> _Provided material_:
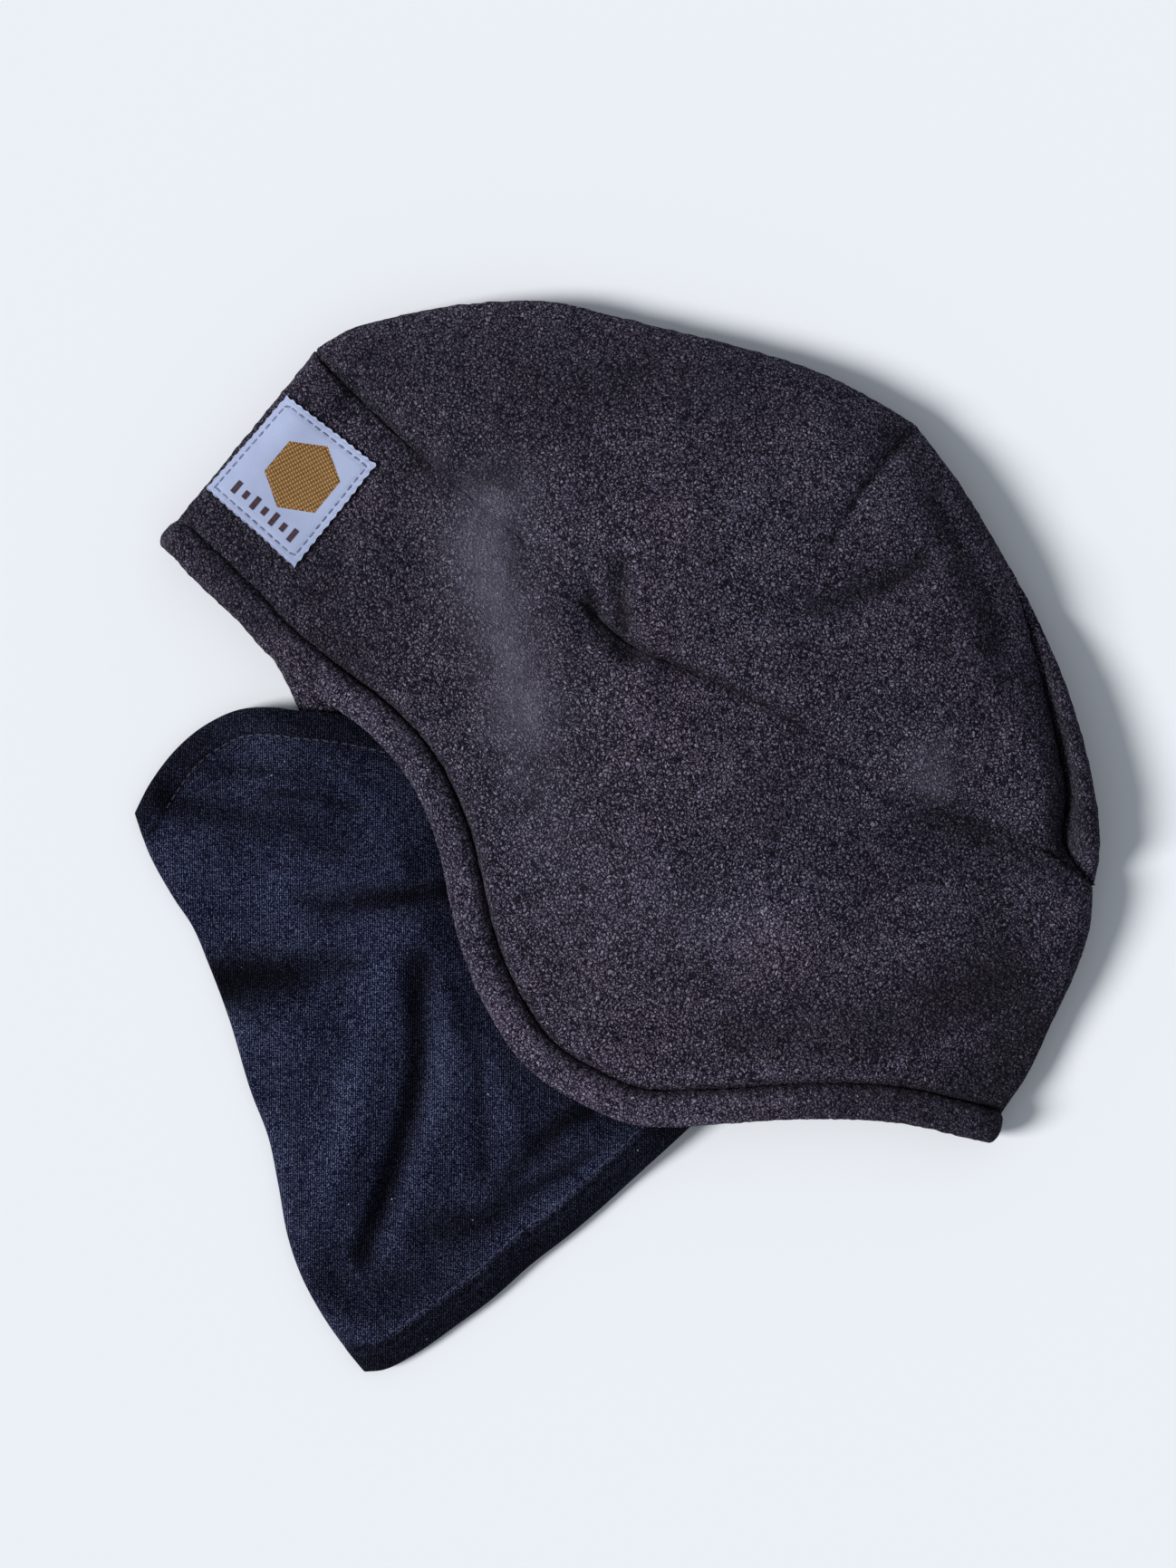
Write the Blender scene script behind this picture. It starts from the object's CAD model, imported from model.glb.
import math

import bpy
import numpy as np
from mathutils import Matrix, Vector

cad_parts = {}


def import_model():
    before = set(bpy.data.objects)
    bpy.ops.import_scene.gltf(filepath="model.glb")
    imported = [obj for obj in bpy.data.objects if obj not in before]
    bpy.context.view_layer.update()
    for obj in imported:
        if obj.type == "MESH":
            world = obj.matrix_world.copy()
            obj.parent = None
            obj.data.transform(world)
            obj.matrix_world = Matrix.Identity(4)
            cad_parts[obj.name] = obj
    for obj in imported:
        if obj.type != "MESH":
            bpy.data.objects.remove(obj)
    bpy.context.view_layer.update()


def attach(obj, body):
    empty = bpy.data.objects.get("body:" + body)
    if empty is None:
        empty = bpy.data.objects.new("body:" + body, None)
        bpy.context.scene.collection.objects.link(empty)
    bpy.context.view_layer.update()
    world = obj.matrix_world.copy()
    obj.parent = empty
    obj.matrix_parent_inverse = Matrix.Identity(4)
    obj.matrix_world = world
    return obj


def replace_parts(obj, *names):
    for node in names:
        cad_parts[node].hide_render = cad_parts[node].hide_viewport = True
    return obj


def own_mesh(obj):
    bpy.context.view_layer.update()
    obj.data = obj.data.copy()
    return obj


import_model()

> _Your instructions_: Output the complete data exactly as written.

> _Exercise answer_:
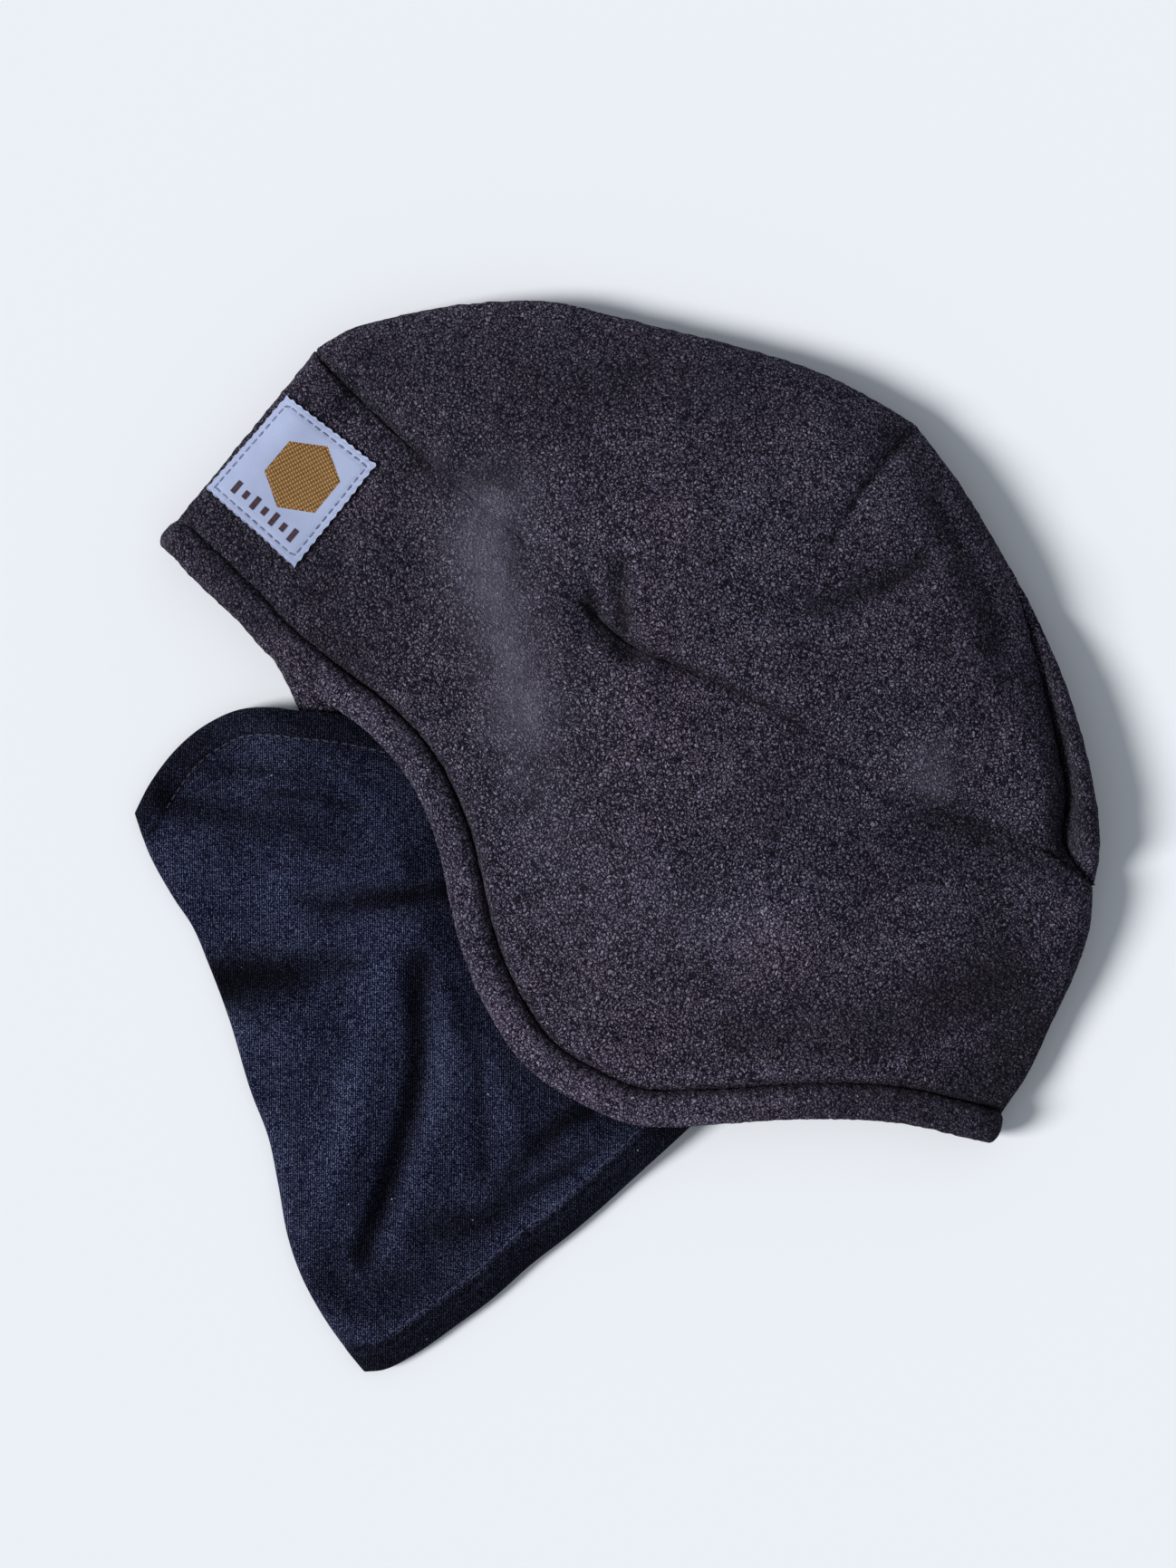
Write the Blender scene script behind this picture. It starts from the object's CAD model, imported from model.glb.
import math

import bpy
import numpy as np
from mathutils import Matrix, Vector

cad_parts = {}


def import_model():
    before = set(bpy.data.objects)
    bpy.ops.import_scene.gltf(filepath="model.glb")
    imported = [obj for obj in bpy.data.objects if obj not in before]
    bpy.context.view_layer.update()
    for obj in imported:
        if obj.type == "MESH":
            world = obj.matrix_world.copy()
            obj.parent = None
            obj.data.transform(world)
            obj.matrix_world = Matrix.Identity(4)
            cad_parts[obj.name] = obj
    for obj in imported:
        if obj.type != "MESH":
            bpy.data.objects.remove(obj)
    bpy.context.view_layer.update()


def attach(obj, body):
    empty = bpy.data.objects.get("body:" + body)
    if empty is None:
        empty = bpy.data.objects.new("body:" + body, None)
        bpy.context.scene.collection.objects.link(empty)
    bpy.context.view_layer.update()
    world = obj.matrix_world.copy()
    obj.parent = empty
    obj.matrix_parent_inverse = Matrix.Identity(4)
    obj.matrix_world = world
    return obj


def replace_parts(obj, *names):
    for node in names:
        cad_parts[node].hide_render = cad_parts[node].hide_viewport = True
    return obj


def own_mesh(obj):
    bpy.context.view_layer.update()
    obj.data = obj.data.copy()
    return obj


import_model()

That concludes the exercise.